By far, the best thing that happened for Margarettown was that Barnes & Noble picked it for the Discover Great New Writers Program. I felt discovered and honestly, a little great! I had one reading for that book—at a New York City Barnes and Noble about two months after the book published. Maybe twenty-five people came, which prior to 2022, was a very solid turnout for me. I have spoken to a crowd of two. (More than once.) (Can “two” be called a “crowd”?) The audience at that first reading consisted of people I knew, and people who had come inside to beat the oppressive heat of the city in the summer. They would have come for anyone – the air conditioning was the draw. But there was one woman I remember. She was a stranger, and she was listening in the attentive way I have come to associate with the true reader. After the reading, she and I had a brief conversation at the signing table. She was emotional, and she said something about how much the book had meant to her, how seen she had felt by Margarettown. How wonderful it felt to speak to people (person!) in this way. Who cared if all the critics hated the book? The book had meant something to that one woman. I spent the rest of that summer obsessively visiting my book at various Barnes and Nobles. I knew the book had flopped, but if I could see it on a shelf at a Barnes & Noble, I felt like a novelist, a little great.

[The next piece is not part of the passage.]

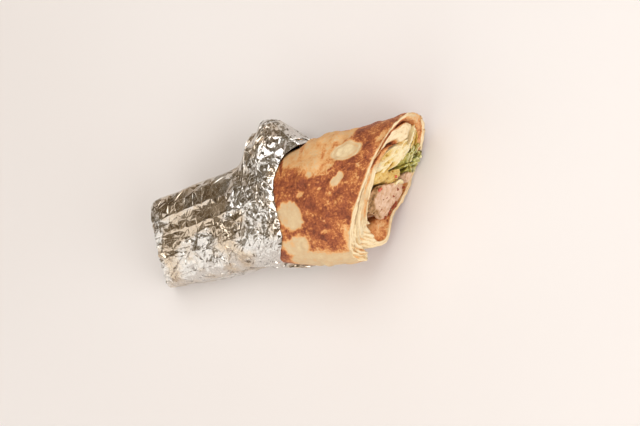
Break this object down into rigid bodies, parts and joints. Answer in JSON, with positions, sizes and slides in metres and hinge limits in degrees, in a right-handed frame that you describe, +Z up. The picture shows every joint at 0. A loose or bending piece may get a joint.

Elsewhere and The Storied Life of A.J. Fikry were both bestsellers, but it was only with Tomorrow that the audiences began to be filled with people like the woman at the Margarettown reading. Thousands of people have personally come to an event to tell me that I wrote Tomorrow for them, that they’re Sam or Sadie, that they had or are a Marx. I sometimes feel overwhelmed. I want to be able to talk to those people like I spoke to that woman at that first event, to tell them how much it means to me that they have taken these characters, these intelligent fools, into their hearts. But the lines are longer, and they move apace. I’m grateful for all of it.